His preliminary remarks were devoted to his change of programme. He then related or recited his adventures with a young lady in Switzerland, who made believe she knew him, and asked him all sorts of questions about imaginary beings, to all of which he had answered as though he knew the people. It was funny; and, although Mr. Clemens's drawling manner of speech, which of itself is quaint and laughter-provoking, has grown more marked and his words are not always heard, he succeeded in delighting his listeners. He recited most of the evening with his eyes closed, and in a manner of fact sort of way that was comical. Still he did not make his own writings half so laughable as they are made every day by elocutionists all over the land.

The next selection was from "Huckleberry Finn," a kind of sequel to "Tom Sawyer," and which is not yet published. It related the troubles of two prankish boys who freed a slave imprisoned in an old cabin. There were a hundred ludicrous incidents in it, which could but stir the risibilities of a very appreciative audience. In his second call he continued the story of the boys' comical tricks and perplexities, which in spite of his inanimate recital, kept the hearers in a smile all the while he spoke.

The last was a commonplace humorosity, built up, carpenter-like, out of the grammatical idiosyncrasies of the German language, a source of fun for alleged funnymen as general and as common as robbing the chicken coop and stealing watermelons. It was a painful production that must have cost its author much labor but gave little mental satisfaction. There is nothing very funny about it. It lacks that spontaneousness that is the real sign of pure mirth and humor. Besides, it was heavy and execrably read. In this recitation he seems to have taken lessons from Mr. Cable.
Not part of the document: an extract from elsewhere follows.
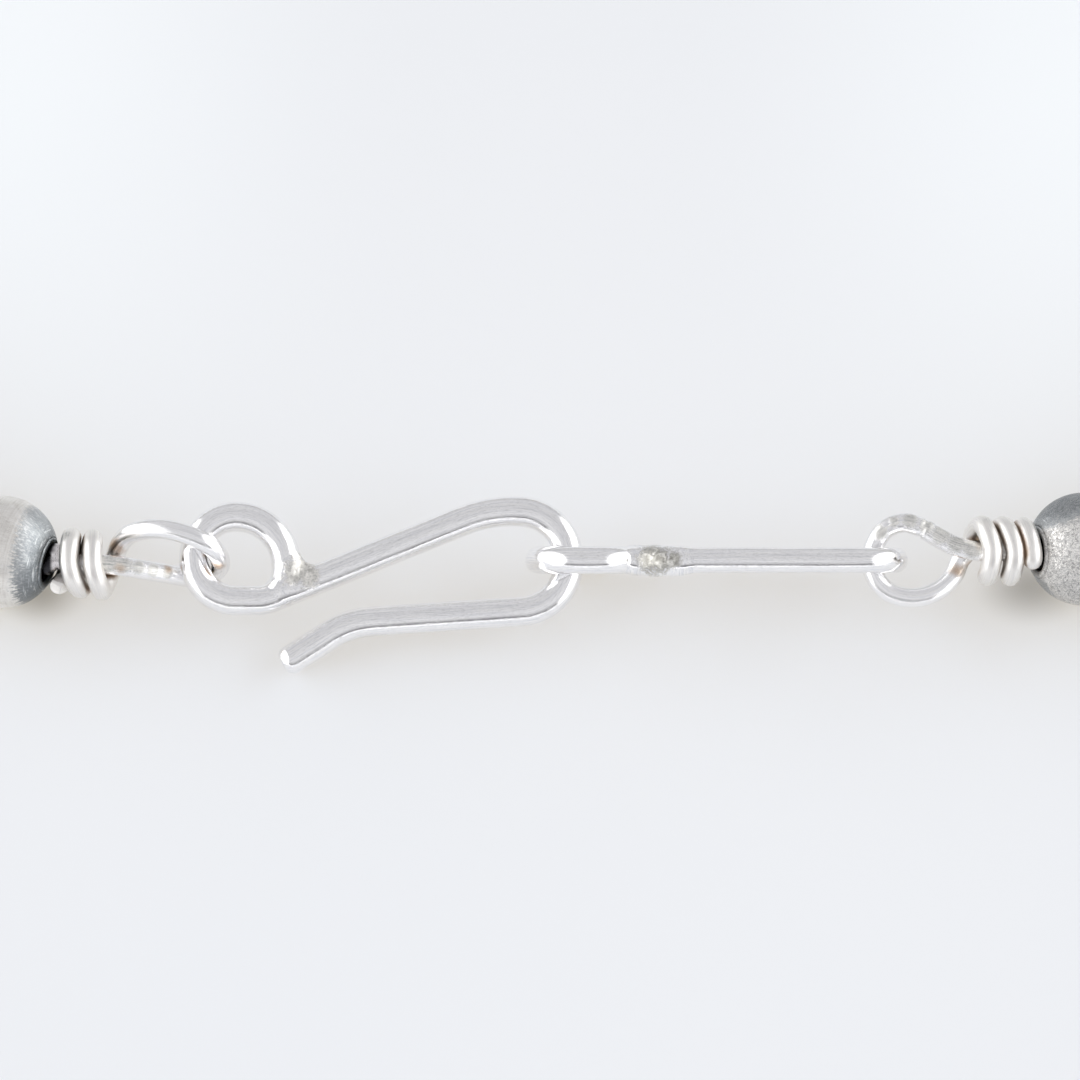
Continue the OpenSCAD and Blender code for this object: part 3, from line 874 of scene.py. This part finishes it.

The whole performance was a hippodrome. Either's works shine better in books than when read by them. The unbecomingness and the charlatanism of an author's going around the country reading from the proofs of a book he is about to publish are degrading to literature. How Mr. Clemens could allow himself to do it is past comprehension. Still, viewed in the light of the miserable performance of Mr. Cable, he may feel that he is a benefactor, for his recitals are so much superior to those from "Dr. Sevier." At best it is very sad to see men who have done clever literary work, "barn-storming" the country with their own works. If the works are good, it is a lowering of the dignity of the authors that is anything but commendable, and if they are not good, to read them in public is almost a crime. It is true Dickens read his works on the platform, but it never added to his fame, and it did lower him in that he became general, common.